The second phase is the narrow and dangerous patterns offormal schooling where many factors conspire to undermine the continuation of phase one. School is often blamed for imposing on children a uniformity that suffocates them; much as it used to suffocate left handed people by forcing them to write properly.’ Most of the blame’, Papert writes, ‘is well founded.’ ‘As long as writing is the only medium in town, schools did not have many choices’.

The early and massive imposition on children of what I call “letteracy” supresses the earlier diversity of styles.’  New media offers new ways to be literate. ‘Literacy should not mean the ability to decode a string of alphabetical letters’ – there  are now a wide range of literacies available to explore and express learning experiences.Students need to be able to choose their own routes to literacy’. This is in direct contrast with the current emphasis on standardisation through the imposition of National Standards.  Although the truly literate person of the future will be expected to know how to read it does not follow ‘that learning letters should be the cornerstone of elementary education’.

The third phase is seen in intellectually awake adults.
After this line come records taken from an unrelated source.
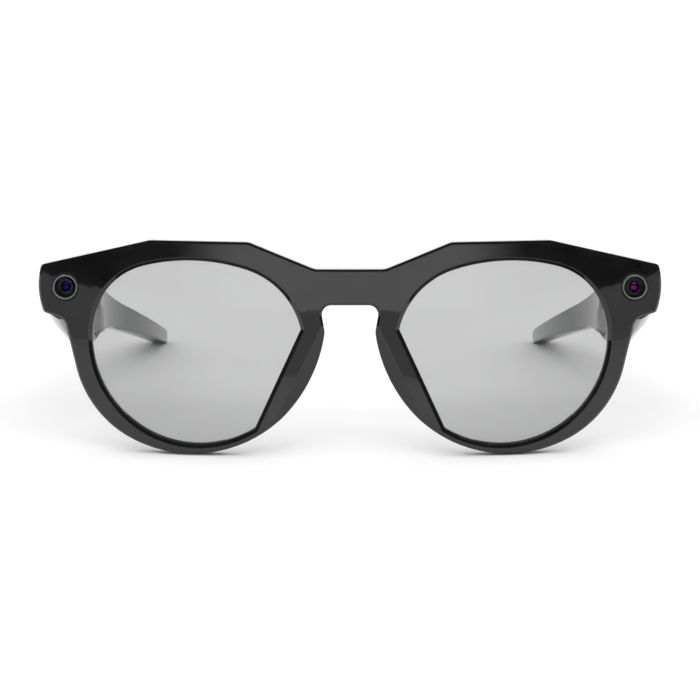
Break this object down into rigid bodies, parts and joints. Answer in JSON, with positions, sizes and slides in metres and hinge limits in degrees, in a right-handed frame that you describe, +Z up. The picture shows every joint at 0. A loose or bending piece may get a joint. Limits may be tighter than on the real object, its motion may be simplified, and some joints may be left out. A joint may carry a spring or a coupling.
{
  "type": "smart glasses",
  "caption": "Glossy black smart glasses: round keyhole front with clear lenses, camera and indicator in the end pieces, folding temples with speakers, a press button and a slide switch.",
  "frame": {"origin": "on the surface the glasses stand on, below the centre of their bounding box", "axes": "+Z up; -Y the way the wearer looks, so the temples reach toward +Y; +X the wearer's left"},
  "size_m": [0.1476, 0.154, 0.0503],
  "materials": {
    "battery_foil": "foil pouch",
    "black_metal": "black anodised",
    "circuit_board": "solder mask",
    "component_case": "moulded",
    "contact_metal": "gold plated",
    "control_plastic": "polished black",
    "cover_plastic": "fine satin black",
    "frame_plastic": "polished glossy black",
    "grille_metal": "black, perforated",
    "hinge_metal": "brushed steel, dark",
    "lens": "clear, with a light grey tint",
    "light_guide": "milky clear",
    "pad_plastic": "polished black",
    "ring_metal": "dark anodised, satin",
    "screw_metal": "turned steel",
    "sensor_film": "polyimide film",
    "window_glass": "dark coated glass"
  },
  "bodies": {
    "front": {"camera_barrel": "black_metal", "camera_bezel": "ring_metal", "camera_sensor_board": "circuit_board", "camera_window": "window_glass", "charge_contacts": "contact_metal", "front_frame": "frame_plastic", "hinge_front_leaf_left": "hinge_metal", "hinge_front_leaf_right": "hinge_metal", "hinge_pin_left": "hinge_metal", "hinge_pin_right": "hinge_metal", "hinge_screws_left": "hinge_metal", "hinge_screws_right": "hinge_metal", "indicator_bezel": "ring_metal", "indicator_led_board": "circuit_board", "indicator_light_guide": "light_guide", "indicator_window": "window_glass", "lens_left": "lens", "lens_right": "lens", "nose_pad_left": "pad_plastic", "nose_pad_right": "pad_plastic"},
    "left_temple": {"battery_left": "battery_foil", "cover_screws_left": "screw_metal", "hinge_temple_leaf_left": "hinge_metal", "microphone_left": "component_case", "power_switch_board": "circuit_board", "speaker_grille_left": "grille_metal", "speaker_left": "component_case", "temple_cover_left": "cover_plastic", "temple_shell_left": "frame_plastic"},
    "right_temple": {"capture_switch": "component_case", "cover_screws_right": "screw_metal", "hinge_temple_leaf_right": "hinge_metal", "main_board_right": "circuit_board", "microphone_right": "component_case", "speaker_grille_right": "grille_metal", "speaker_right": "component_case", "temple_cover_right": "cover_plastic", "temple_shell_right": "frame_plastic", "touch_sensor_right": "sensor_film"},
    "capture_key": {"capture_button": "control_plastic"},
    "power_key": {"power_slider": "control_plastic"}
  },
  "joints": [
    {"name": "fold_left", "type": "hinge", "parent": "front", "child": "left_temple", "pos_m": [0.062, -0.05245, 0.03548], "axis": [0, 0.0872, 0.9962], "range_deg": [0, 88]},
    {"name": "fold_right", "type": "hinge", "parent": "front", "child": "right_temple", "pos_m": [-0.062, -0.05245, 0.03548], "axis": [0, -0.0872, -0.9962], "range_deg": [0, 76]},
    {"name": "capture_press", "type": "slide", "parent": "right_temple", "child": "capture_key", "axis": [0, -0.3043, -0.9526], "range_m": [0, 0.0004], "stiffness_N_per_m": 1500, "springref_m": -0.0005},
    {"name": "power_slide", "type": "slide", "parent": "left_temple", "child": "power_key", "axis": [0, 0.9962, -0.0872], "range_m": [0, 0.002]}
  ]
}
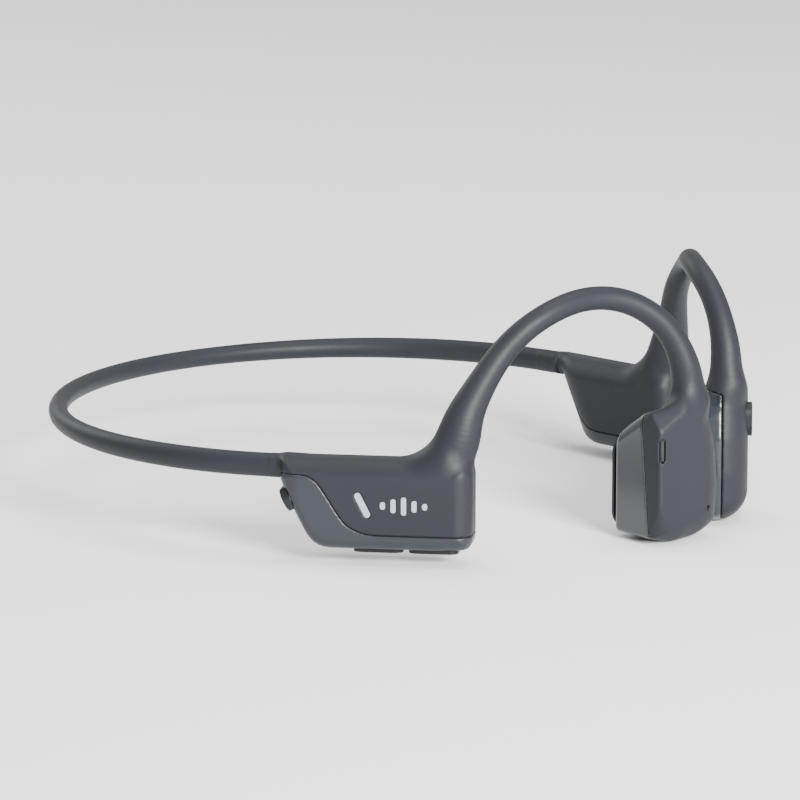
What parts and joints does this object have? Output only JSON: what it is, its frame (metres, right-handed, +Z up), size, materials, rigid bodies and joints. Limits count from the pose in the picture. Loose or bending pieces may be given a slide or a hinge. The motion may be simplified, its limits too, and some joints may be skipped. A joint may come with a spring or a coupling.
{
  "type": "bone conduction headphones",
  "caption": "Open-ear headphones: a sprung neckband, a sealed module behind each ear, ear hooks, and transducer pods that rest on the cheeks.",
  "frame": {"origin": "middle of the headphones in plan, at the height of the lowest point of the pods", "axes": "+Z up as worn, -Y the way the wearer faces, +X towards the wearer's left"},
  "size_m": [0.1222, 0.1371, 0.0484],
  "materials": {
    "silicone_skin": "soft matte silicone, slate blue-grey",
    "hard_cover": "fine satin painted plastic, slate grey",
    "gloss_housing": "glossy dark slate plastic",
    "pad_silicone": "matte silicone",
    "button_plastic": "dark grey satin",
    "spring_wire": "titanium alloy wire",
    "cable_jacket": "black jacket",
    "frame_plastic": "black moulded plastic",
    "gasket_rubber": "black rubber",
    "screw_steel": "zinc plated",
    "board": "green solder mask",
    "port_metal": "nickel plated",
    "port_rim": "dark moulded rim",
    "led": "milky resin",
    "window": "translucent milky plastic",
    "switch_metal": "stainless cap",
    "cell_foil": "pouch foil",
    "magnet": "nickel plated",
    "yoke": "plated mild steel",
    "copper": "enamelled copper",
    "mesh": "black woven mesh",
    "speaker_plastic": "black plastic"
  },
  "bodies": {
    "neckband": {"neckband_skin": "silicone_skin", "neckband_wire": "spring_wire", "neckband_cable": "cable_jacket"},
    "right_arm": {"right_band_skin": "silicone_skin", "right_hook_skin": "silicone_skin", "right_hook_wire": "spring_wire", "right_hook_cable": "cable_jacket", "right_module_skin": "silicone_skin", "right_module_cover": "hard_cover", "right_module_frame": "frame_plastic", "right_module_plate": "frame_plastic", "right_module_gasket": "gasket_rubber", "right_module_screws": "screw_steel", "main_board": "board", "charging_port": "port_metal", "port_rim": "port_rim", "status_led": "led", "status_window": "window", "volume_switches": "switch_metal"},
    "volume_up": {"volume_up_button": "button_plastic"},
    "volume_down": {"volume_down_button": "button_plastic"},
    "right_pod": {"right_hook_stem": "silicone_skin", "right_pod_shell": "silicone_skin", "right_pod_bezel": "gloss_housing", "right_magnet": "magnet", "right_magnet_yoke": "yoke", "right_suspension_spring": "screw_steel", "right_air_speaker": "speaker_plastic", "right_speaker_mesh": "mesh", "right_microphone": "switch_metal"},
    "right_vibrator": {"right_contact_pad": "pad_silicone", "right_voice_coil": "copper"},
    "left_arm": {"left_band_skin": "silicone_skin", "left_hook_skin": "silicone_skin", "left_hook_wire": "spring_wire", "left_hook_cable": "cable_jacket", "left_module_skin": "silicone_skin", "left_module_cover": "hard_cover", "left_module_frame": "frame_plastic", "left_module_plate": "frame_plastic", "left_module_gasket": "gasket_rubber", "left_module_screws": "screw_steel", "battery": "cell_foil", "battery_board": "board"},
    "left_pod": {"left_hook_stem": "silicone_skin", "left_pod_shell": "silicone_skin", "left_pod_bezel": "gloss_housing", "left_magnet": "magnet", "left_magnet_yoke": "yoke", "left_suspension_spring": "screw_steel", "left_air_speaker": "speaker_plastic", "left_speaker_mesh": "mesh", "left_microphone": "switch_metal", "multifunction_switch": "switch_metal"},
    "left_vibrator": {"left_contact_pad": "pad_silicone", "left_voice_coil": "copper"},
    "multifunction": {"multifunction_button": "button_plastic"}
  },
  "joints": [
    {"name": "right_arm_flex", "type": "hinge", "parent": "neckband", "child": "right_arm", "pos_m": [-0.04243, 0.04933, 0.017], "axis": [0, 0, -1], "range_deg": [0, 30], "stiffness_Nm_per_rad": 0.2, "deforming": ["neckband_wire", "neckband_cable"]},
    {"name": "right_hook_flex", "type": "hinge", "parent": "right_arm", "child": "right_pod", "pos_m": [-0.02158, -0.05006, 0.04605], "axis": [-0.8671, 0.4924, 0.0749], "range_deg": [0, 12], "stiffness_Nm_per_rad": 0.15, "deforming": ["right_hook_wire", "right_hook_cable"]},
    {"name": "right_vibrator_slide", "type": "slide", "parent": "right_pod", "child": "right_vibrator", "axis": [0.4226, 0.9063, 0], "range_m": [-0.0001, 0.0001], "stiffness_N_per_m": 1500},
    {"name": "left_arm_flex", "type": "hinge", "parent": "neckband", "child": "left_arm", "pos_m": [0.04243, 0.04933, 0.017], "axis": [0, 0, 1], "range_deg": [0, 30], "stiffness_Nm_per_rad": 0.2, "deforming": ["neckband_wire", "neckband_cable"]},
    {"name": "left_hook_flex", "type": "hinge", "parent": "left_arm", "child": "left_pod", "pos_m": [0.02158, -0.05006, 0.04605], "axis": [-0.8671, -0.4924, -0.0749], "range_deg": [0, 12], "stiffness_Nm_per_rad": 0.15, "deforming": ["left_hook_wire", "left_hook_cable"]},
    {"name": "left_vibrator_slide", "type": "slide", "parent": "left_pod", "child": "left_vibrator", "axis": [-0.4226, 0.9063, 0], "range_m": [-0.0001, 0.0001], "stiffness_N_per_m": 1500},
    {"name": "volume_up_press", "type": "slide", "parent": "right_arm", "child": "volume_up", "axis": [0, 0, 1], "range_m": [0, 0.00035], "stiffness_N_per_m": 3000},
    {"name": "volume_down_press", "type": "slide", "parent": "right_arm", "child": "volume_down", "axis": [0, 0, 1], "range_m": [0, 0.00035], "stiffness_N_per_m": 3000},
    {"name": "multifunction_press", "type": "slide", "parent": "left_pod", "child": "multifunction", "axis": [-0.4226, 0.9063, 0], "range_m": [0, 0.0003], "stiffness_N_per_m": 3000}
  ]
}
Here we see a diversity of styles’ (and once again I would add talents).’But not everyone gets there’ due to failings of the formal school second phase.

Papert is arguing that modern information technology/media ‘demands serious thinking now’ even though what is currently available ‘gives only an inkling of what is to come, it should be seen in the light of the first flight of the Wright Brothers machine: its importance was not measured by its performance in feet of flight, but in its ability to fuel the well-informed imagination.’

So far there are very few school environments which are tapping such possibilities. Those who determine the educational establishment have ‘failed to provide leadership’

‘We need people who can see further into the future’ rather than politicians (in New Zealand) who want to take us back to the standardised straightjackets of the ‘three Rs’.